• **Records to process**

>>>

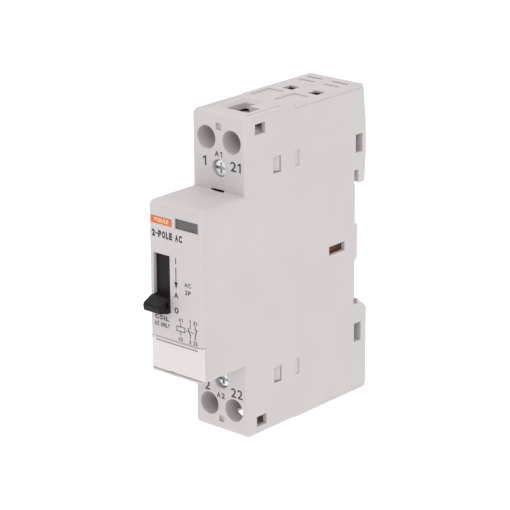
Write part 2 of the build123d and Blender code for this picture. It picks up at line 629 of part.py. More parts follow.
# --- Contact carrier ----------------------------------------------------------------------
FOOT_Y = (ARMATURE_Y - ARMATURE_THICKNESS - 1.4, ARMATURE_Y - ARMATURE_THICKNESS)
NO_TIP_Y = CONTACT_Y - STROKE - TOUCH_GAP          # rear face of the moving tip, open
NO_BRIDGE_Y = NO_TIP_Y - TIP_THICKNESS             # rear face of the bridge
NO_SPRING_Y = NO_BRIDGE_Y - BRIDGE_THICKNESS
NC_TIP_Y = CONTACT_Y + TOUCH_GAP                   # front face of the moving tip, closed
NC_BRIDGE_Y = NC_TIP_Y + TIP_THICKNESS             # front face of the bridge
NC_SPRING_Y = NC_BRIDGE_Y + BRIDGE_THICKNESS
SPRING_ROOM = 4.3
BAR_DEPTH = 1.2
NO_BARS = ((NO_SPRING_Y - SPRING_ROOM - BAR_DEPTH, NO_SPRING_Y - SPRING_ROOM),
           (NO_BRIDGE_Y + TOUCH_GAP, NO_BRIDGE_Y + TOUCH_GAP + BAR_DEPTH))
NC_BARS = ((NC_BRIDGE_Y - OVERTRAVEL - BAR_DEPTH, NC_BRIDGE_Y - OVERTRAVEL),
           (NC_SPRING_Y + SPRING_ROOM, NC_SPRING_Y + SPRING_ROOM + BAR_DEPTH))
FINGER_Y = ARM_END_Y - ARM_TIP_RADIUS - TOUCH_GAP  # face that pushes the flag's arm
FINGER_THICKNESS = 0.8
FINGER_X = 1.9
FINGER_Z = 11.6
FOOT_X = 6.8
FOOT_Z = 16.6
STEM_Z = 6.0                   # half height of the carrier's web behind the bridges
STEM_FRONT_Y = -50.0

with BuildPart() as contact_carrier:
    side_profile(
        [
            (FOOT_Y[0], -STEM_Z),
            (FOOT_Y[0], STEM_Z),
            (STEM_FRONT_Y + 3.0, STEM_Z),
            (STEM_FRONT_Y - 3.0, FINGER_Z + 1.8),
            (FINGER_Y - FINGER_THICKNESS, FINGER_Z + 1.8),
            (FINGER_Y - FINGER_THICKNESS, FINGER_Z - 0.2),
            (STEM_FRONT_Y, STEM_Z - 4.0),
            (STEM_FRONT_Y, -STEM_Z),
        ],
        (-WEB_HALF, WEB_HALF),
    )
    block((-FOOT_X, FOOT_X), FOOT_Y, (-FOOT_Z, FOOT_Z))
    for side, bars in ((-1, NO_BARS), (1, NC_BARS)):
        for bar in bars:
            block(both_signs(WEB_HALF, STRUT_X, side), bar, (-BAR_HALF_Z, BAR_HALF_Z))
        block(both_signs(STRUT_X, STRUT_X + STRUT_THICKNESS, side), (bars[0][0], bars[1][1]),
              (-BAR_HALF_Z, BAR_HALF_Z))
    block((WEB_HALF, FINGER_X), (FINGER_Y - FINGER_THICKNESS, FINGER_Y),
          (FINGER_Z, ARM_END_Z + 2 * TOUCH_GAP))
write(contact_carrier, "contact_carrier")


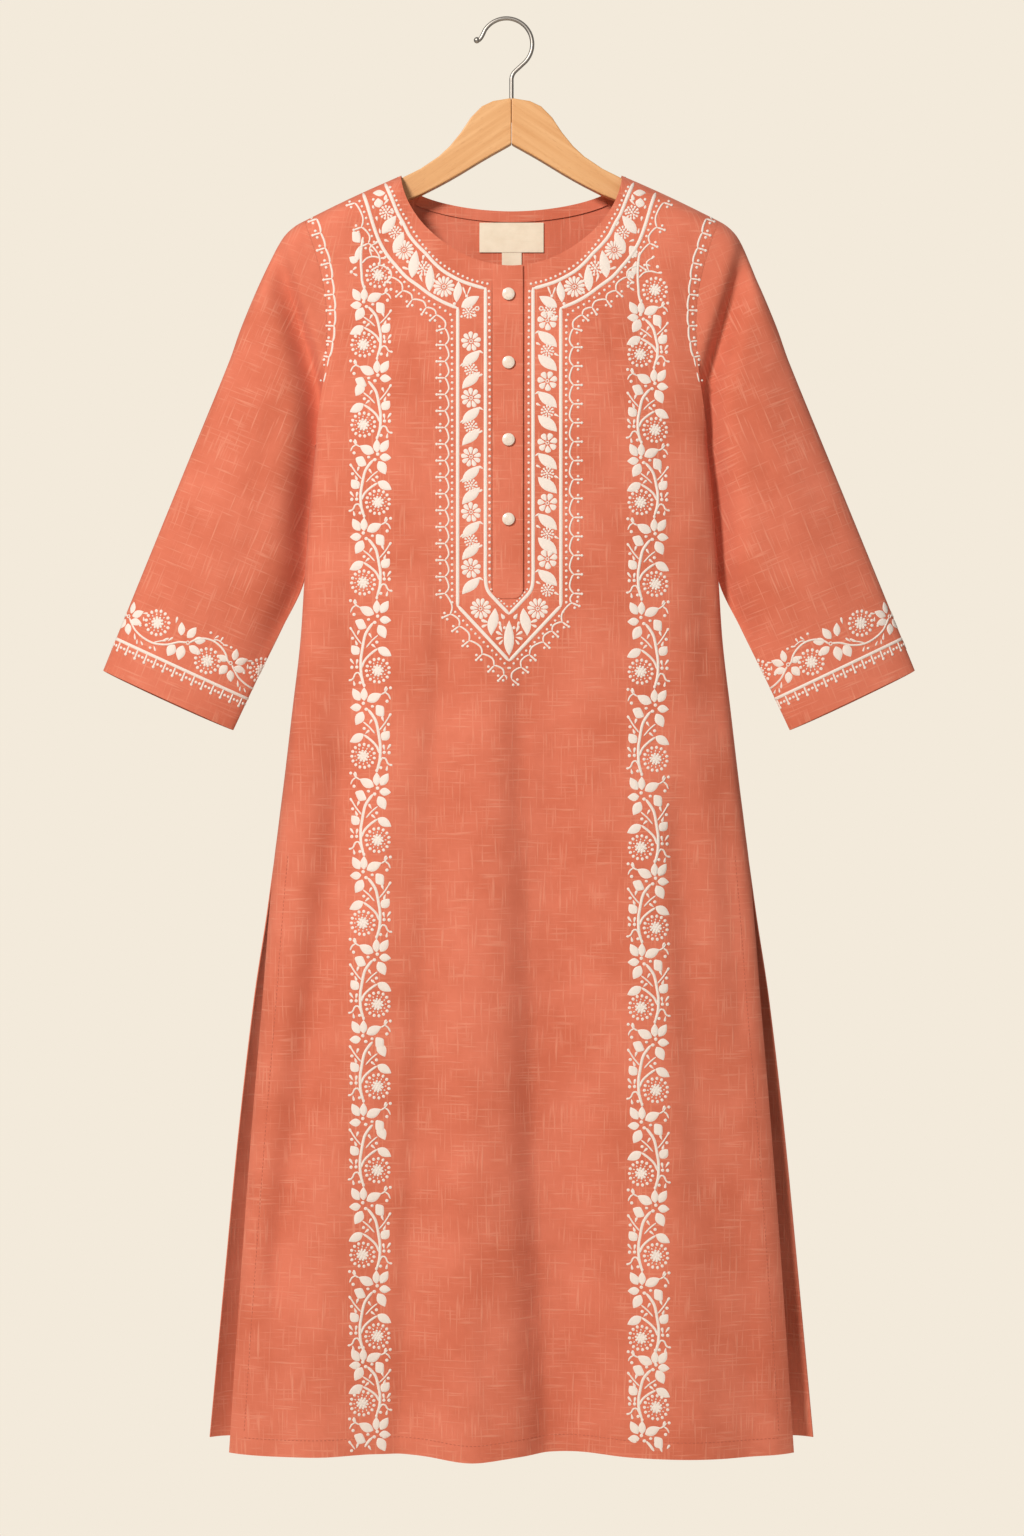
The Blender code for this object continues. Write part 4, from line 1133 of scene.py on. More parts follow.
VINE_HEAD_MARKS = (
    ("leaf", -11.4, 19.0, 80, 14.0, 5.2),
    ("block", -12.8, 34.0, 80, 9.6, 8.0),
    ("leaf", -15.6, 14.0, 150, 8.4, 6.4),
    ("petal", 4.4, 28.6, 40, 4.8, 3.0),
    ("petal", 0.6, 22.0, 160, 4.8, 2.8),
    ("dot", 8.8, 20.6, 0, 3.2, 3.2),
    ("petal", 10.6, 15.2, 0, 5.0, 2.8),
    ("dot", -17.4, 3.0, 0, 3.2, 3.2),
    ("petal", -14.6, 5.8, 40, 4.8, 2.8),
    ("petal", -14.0, 0.6, -30, 4.8, 2.8),
)
VINE_END = FRONT_HEM + 2.5


def above_hem(work):
    """Leaves out what would hang past the hem."""
    for kind, marks in work["marks"].items():
        work["marks"][kind] = [mark for mark in marks if mark[1] - 0.8 * mark[3] > VINE_END]
    kept = []
    for path, width, height in work["lines"]:
        short = [place for place in path if place[1] > VINE_END + 1.0]
        if len(short) > 1:
            kept.append((short, width, height))
    work["lines"] = kept
    return work


def stretched(marks, lines, share):
    """The chart with its levels drawn out or in by a share."""
    marks = [(kind, x, y * share, degrees, length, width) for kind, x, y, degrees, length, width in marks]
    return marks, [(width, [(x, y * share) for x, y in path]) for width, path in lines]


def vine_work(vine):
    """A vine down one band, past each of its rosettes in turn."""
    work = new_work()
    middle, rosettes = vine["middle"], vine["rosettes"]
    lay_chart(work, VINE_HEAD_MARKS, VINE_HEAD_LINES, chart((middle, rosettes[0][0]), rosettes[0][1]))
    for number, (level, side) in enumerate(rosettes):
        last = number == len(rosettes) - 1
        next_level, next_side = (level - VINE_LAST_DROP, -side) if last else rosettes[number + 1]
        share = (level - next_level) / VINE_PITCH
        add_rosette(work, middle + side * ROSETTE_OFF, level, ROSETTE_REACH)
        lay_chart(work, *stretched(CLUSTER_MARKS, CLUSTER_LINES, share), chart((middle, level), side))
        lay_chart(work, *stretched(STEM_MARKS, STEM_LINES, share), chart((middle, level), -next_side))
    return above_hem(work)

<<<

• **Given task**
Please output every record, keeping each line exact.

• **Answer to the exercise**
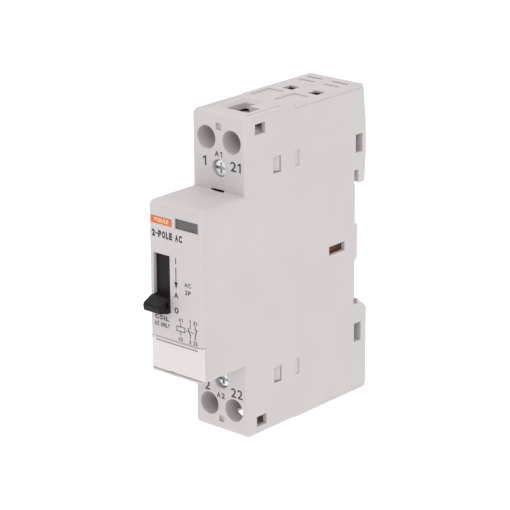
Write part 2 of the build123d and Blender code for this picture. It picks up at line 629 of part.py. More parts follow.
# --- Contact carrier ----------------------------------------------------------------------
FOOT_Y = (ARMATURE_Y - ARMATURE_THICKNESS - 1.4, ARMATURE_Y - ARMATURE_THICKNESS)
NO_TIP_Y = CONTACT_Y - STROKE - TOUCH_GAP          # rear face of the moving tip, open
NO_BRIDGE_Y = NO_TIP_Y - TIP_THICKNESS             # rear face of the bridge
NO_SPRING_Y = NO_BRIDGE_Y - BRIDGE_THICKNESS
NC_TIP_Y = CONTACT_Y + TOUCH_GAP                   # front face of the moving tip, closed
NC_BRIDGE_Y = NC_TIP_Y + TIP_THICKNESS             # front face of the bridge
NC_SPRING_Y = NC_BRIDGE_Y + BRIDGE_THICKNESS
SPRING_ROOM = 4.3
BAR_DEPTH = 1.2
NO_BARS = ((NO_SPRING_Y - SPRING_ROOM - BAR_DEPTH, NO_SPRING_Y - SPRING_ROOM),
           (NO_BRIDGE_Y + TOUCH_GAP, NO_BRIDGE_Y + TOUCH_GAP + BAR_DEPTH))
NC_BARS = ((NC_BRIDGE_Y - OVERTRAVEL - BAR_DEPTH, NC_BRIDGE_Y - OVERTRAVEL),
           (NC_SPRING_Y + SPRING_ROOM, NC_SPRING_Y + SPRING_ROOM + BAR_DEPTH))
FINGER_Y = ARM_END_Y - ARM_TIP_RADIUS - TOUCH_GAP  # face that pushes the flag's arm
FINGER_THICKNESS = 0.8
FINGER_X = 1.9
FINGER_Z = 11.6
FOOT_X = 6.8
FOOT_Z = 16.6
STEM_Z = 6.0                   # half height of the carrier's web behind the bridges
STEM_FRONT_Y = -50.0

with BuildPart() as contact_carrier:
    side_profile(
        [
            (FOOT_Y[0], -STEM_Z),
            (FOOT_Y[0], STEM_Z),
            (STEM_FRONT_Y + 3.0, STEM_Z),
            (STEM_FRONT_Y - 3.0, FINGER_Z + 1.8),
            (FINGER_Y - FINGER_THICKNESS, FINGER_Z + 1.8),
            (FINGER_Y - FINGER_THICKNESS, FINGER_Z - 0.2),
            (STEM_FRONT_Y, STEM_Z - 4.0),
            (STEM_FRONT_Y, -STEM_Z),
        ],
        (-WEB_HALF, WEB_HALF),
    )
    block((-FOOT_X, FOOT_X), FOOT_Y, (-FOOT_Z, FOOT_Z))
    for side, bars in ((-1, NO_BARS), (1, NC_BARS)):
        for bar in bars:
            block(both_signs(WEB_HALF, STRUT_X, side), bar, (-BAR_HALF_Z, BAR_HALF_Z))
        block(both_signs(STRUT_X, STRUT_X + STRUT_THICKNESS, side), (bars[0][0], bars[1][1]),
              (-BAR_HALF_Z, BAR_HALF_Z))
    block((WEB_HALF, FINGER_X), (FINGER_Y - FINGER_THICKNESS, FINGER_Y),
          (FINGER_Z, ARM_END_Z + 2 * TOUCH_GAP))
write(contact_carrier, "contact_carrier")


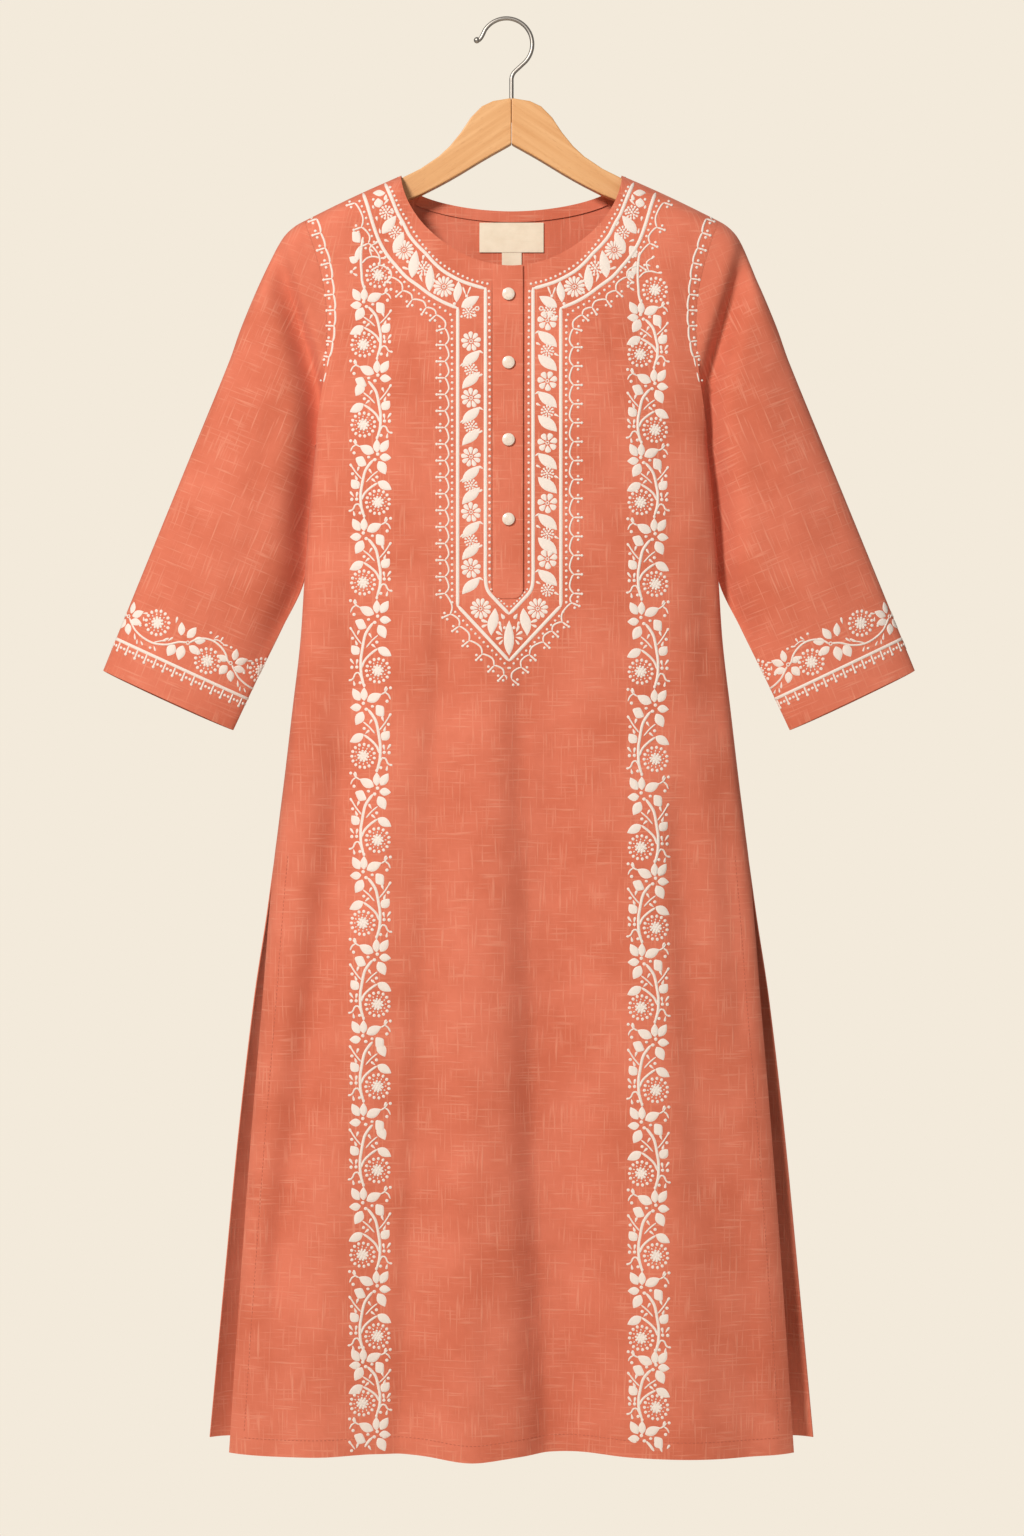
The Blender code for this object continues. Write part 4, from line 1133 of scene.py on. More parts follow.
VINE_HEAD_MARKS = (
    ("leaf", -11.4, 19.0, 80, 14.0, 5.2),
    ("block", -12.8, 34.0, 80, 9.6, 8.0),
    ("leaf", -15.6, 14.0, 150, 8.4, 6.4),
    ("petal", 4.4, 28.6, 40, 4.8, 3.0),
    ("petal", 0.6, 22.0, 160, 4.8, 2.8),
    ("dot", 8.8, 20.6, 0, 3.2, 3.2),
    ("petal", 10.6, 15.2, 0, 5.0, 2.8),
    ("dot", -17.4, 3.0, 0, 3.2, 3.2),
    ("petal", -14.6, 5.8, 40, 4.8, 2.8),
    ("petal", -14.0, 0.6, -30, 4.8, 2.8),
)
VINE_END = FRONT_HEM + 2.5


def above_hem(work):
    """Leaves out what would hang past the hem."""
    for kind, marks in work["marks"].items():
        work["marks"][kind] = [mark for mark in marks if mark[1] - 0.8 * mark[3] > VINE_END]
    kept = []
    for path, width, height in work["lines"]:
        short = [place for place in path if place[1] > VINE_END + 1.0]
        if len(short) > 1:
            kept.append((short, width, height))
    work["lines"] = kept
    return work


def stretched(marks, lines, share):
    """The chart with its levels drawn out or in by a share."""
    marks = [(kind, x, y * share, degrees, length, width) for kind, x, y, degrees, length, width in marks]
    return marks, [(width, [(x, y * share) for x, y in path]) for width, path in lines]


def vine_work(vine):
    """A vine down one band, past each of its rosettes in turn."""
    work = new_work()
    middle, rosettes = vine["middle"], vine["rosettes"]
    lay_chart(work, VINE_HEAD_MARKS, VINE_HEAD_LINES, chart((middle, rosettes[0][0]), rosettes[0][1]))
    for number, (level, side) in enumerate(rosettes):
        last = number == len(rosettes) - 1
        next_level, next_side = (level - VINE_LAST_DROP, -side) if last else rosettes[number + 1]
        share = (level - next_level) / VINE_PITCH
        add_rosette(work, middle + side * ROSETTE_OFF, level, ROSETTE_REACH)
        lay_chart(work, *stretched(CLUSTER_MARKS, CLUSTER_LINES, share), chart((middle, level), side))
        lay_chart(work, *stretched(STEM_MARKS, STEM_LINES, share), chart((middle, level), -next_side))
    return above_hem(work)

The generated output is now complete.